A ação da Prefeitura foi uma resposta a uma liminar concedida pelo desembargador Paulo Rangel para que o ‘passaporte da vacina’ fosse suspenso na cidade. Rangel chegou a comparar a exigência da vacinação para freqüentar locais públicos a uma “medida nazista”. “A carteira de vacinação é um ato que estigmatiza as pessoas criando uma marca depreciativa e impedindo-as de circularem pelas ruas livremente, com nítido objetivo de controle social.

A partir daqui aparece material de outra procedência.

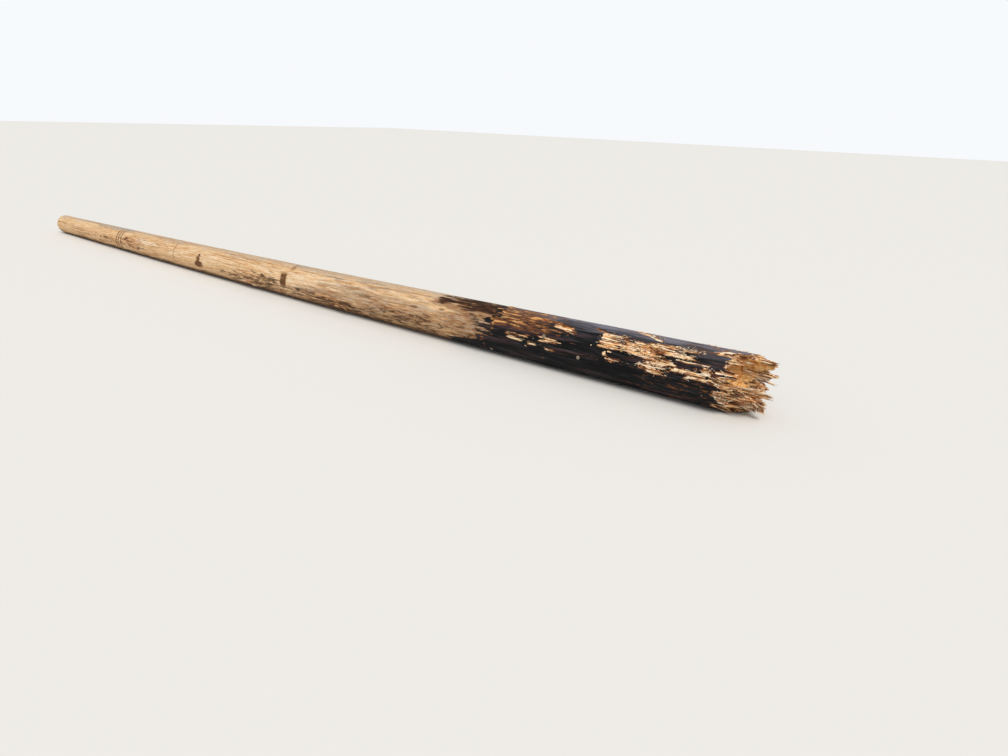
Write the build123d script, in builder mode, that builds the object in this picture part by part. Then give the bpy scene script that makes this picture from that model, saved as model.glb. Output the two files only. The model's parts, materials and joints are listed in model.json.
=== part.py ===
from build123d import *
import math
import os

os.makedirs("parts", exist_ok=True)

# The shaft, measured from the sawn top (0) along the pole towards the broken butt
SHAFT_LENGTH = 8770.0
TOP_DIAMETER = 212.0
BUTT_DIAMETER = 358.0
SWEEP = 68.0
OUT_OF_ROUND = 0.012
STATION_PITCH = 1100.0
FACETS = 36

# The black preservative coat on the part that stood in the ground
COAT_LENGTH = 1690.0
COAT_THICKNESS = 3.0
COAT_SHORT_OF_RIM = 26.0
COAT_TOOTH = 120.0
COAT_EASE = 1500.0

# The break: bundles of fibres that end at their own lengths, longest at the back, round a hollow
TIP_REACH = 200.0
SHELL_MEAN = 30.0
SHELL_SKEW = 85.0
SHELL_BUNDLES = 23
SHELL_DEPTH = 42.0
CORE_BUNDLES = 13
HEART_BUNDLES = 7
BUNDLE_UNEVENNESS = 32.0
BUNDLE_SLANT = 1.6
BUNDLE_OVERLAP = 0.3
HOLLOW_DEPTH = 260.0
HOLLOW_RADIUS = 100.0
HOLLOW_RISE = 46.0
HOLLOW_SETBACK = 22.0

# Seasoning checks that run along the grain, and those that star out from the heart of the sawn top
CHECK_WIDTH = 7.0
CHECK_DEPTH = 34.0
END_CHECK_WIDTH = 5.0
END_CHECK_DEPTH = 40.0

# Three marks where a band was tightened round the shaft
RING_PLACE = 1645.0
RING_PITCH = 59.0
RING_COUNT = 3
RING_WIDTH = 7.0
RING_DEPTH = 3.5

# Bolt hole, screw holes and the plugs that close the old inspection holes
BOLT_HOLE_DIAMETER = 17.5
BOLT_HOLE_PLACE = 3400.0
BOLT_HOLE_ANGLE = 60.0
SCREW_HOLE_DIAMETER = 12.0
SCREW_HOLE_DEPTH = 70.0
PLUG_DIAMETER = 22.0
PLUG_DEPTH = 60.0
PLUG_PROUD = 2.0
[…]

O propósito é criar uma regra não admitida juridicamente, mas que visa marcar o indivíduo constituindo uma meta-regra que está associada ao estigma do não vacinado”, dizia o desembargador.
Os procuradores do Ministério Público questionaram a decisão de Rangel pelo tipo de ação (habeas corpus) apresentado na Justiça estadual para discutir a questão.
“O habeas corpus não é medida apta a assegurar a defesa de supostos direitos daqueles que, ao arrepio das recomendações técnicas sanitárias, se insurgem em face de medidas restritivas que visam à contenção da disseminação do contágio por COVID-19”, diz o recurso da Prefeitura do Rio.
Segundo os procuradores, a decisão de Rangel “sepulta a política pública emergencial estabelecida para o enfrentamento da pandemia da COVID-19, violando, assim, a autoridade sanitária e epidemiológica, com elevados riscos à saúde pública e ao ordenamento administrativo”.
Fux se refere a decisões anteriores do STF, dizendo que o governo federal pode tomar ações para controlar a pandemia, mas que estados e municípios têm autonomia para impor restrições com o objetivo de conter a circulação do vírus.
Na decisão, Fux não analisou a legalidade do “passaporte da vacinação”. O ministro concluiu que, por conta de entendimentos fixados pelo Supremo, a Prefeitura tem o poder de estabelecer medidas para combater a disseminação do vírus.
“Não cabe ao julgador manifestar-se quanto ao mérito propriamente dito do que discutido no processo originário, eis que essa questão poderá ser oportunamente apreciada pelo Supremo Tribunal Federal na via recursal própria”, afirmou.
O ministro disse ainda que o ato normativo que estabelece o “passaporte da vacina” foi expedido no “exercício de competência legítima do Município”.
“Tratando-se de ato normativo expedido no exercício de competência legítima do Município, conforme já reconhecido pelo Plenário desta Corte, amparado em dados técnicos e científicos, e inexistindo patente desproporcionalidade ou irrazoabilidade em seu conteúdo, impõe-se o reconhecimento da plausibilidade da argumentação do requerente, de modo a ser privilegiada a iniciativa local nesse juízo liminar”, completou.
Decisão de Rangel representava “manifesto risco à saúde pública”
O recurso aprovado por Fux também contesta a suspensão do passaporte para toda população.
“Inexiste qualquer situação concreta apta a justificar concessão de ordem coletiva. Não restou esclarecida qual seria a lesão ou a ameaça à liberdade de locomoção e quem seriam os supostos lesionados. Quem é essa coletividade? Qual o risco concreto à liberdade de locomoção?”, diz o documento.
Os procuradores também ressaltaram que a decisão de Rangel representava “manifesto risco à saúde pública”.
“Em um quadro pandêmico com milhares de mortes registradas por todo o país, havendo vacinas aprovadas pela ANVISA gratuitamente disponibilizadas à população, seguindo o Plano Nacional de Imunização do Ministério da Saúde, representa um manifesto risco à saúde pública decisão judicial que priva o Poder Público de legitimamente adotar instrumentos constitucionais aptos a incentivar a vacinação e impedir a disseminação do vírus”.
“A decisão proferida, em flagrante violência aos princípios da solidariedade social e da supremacia do interesse público, expõe injustamente a população a risco de saúde pública, além de inviabilizar o programa municipal de enfrentamento à pandemia, demandando, assim, a sua imediata suspensão”, disse o documento.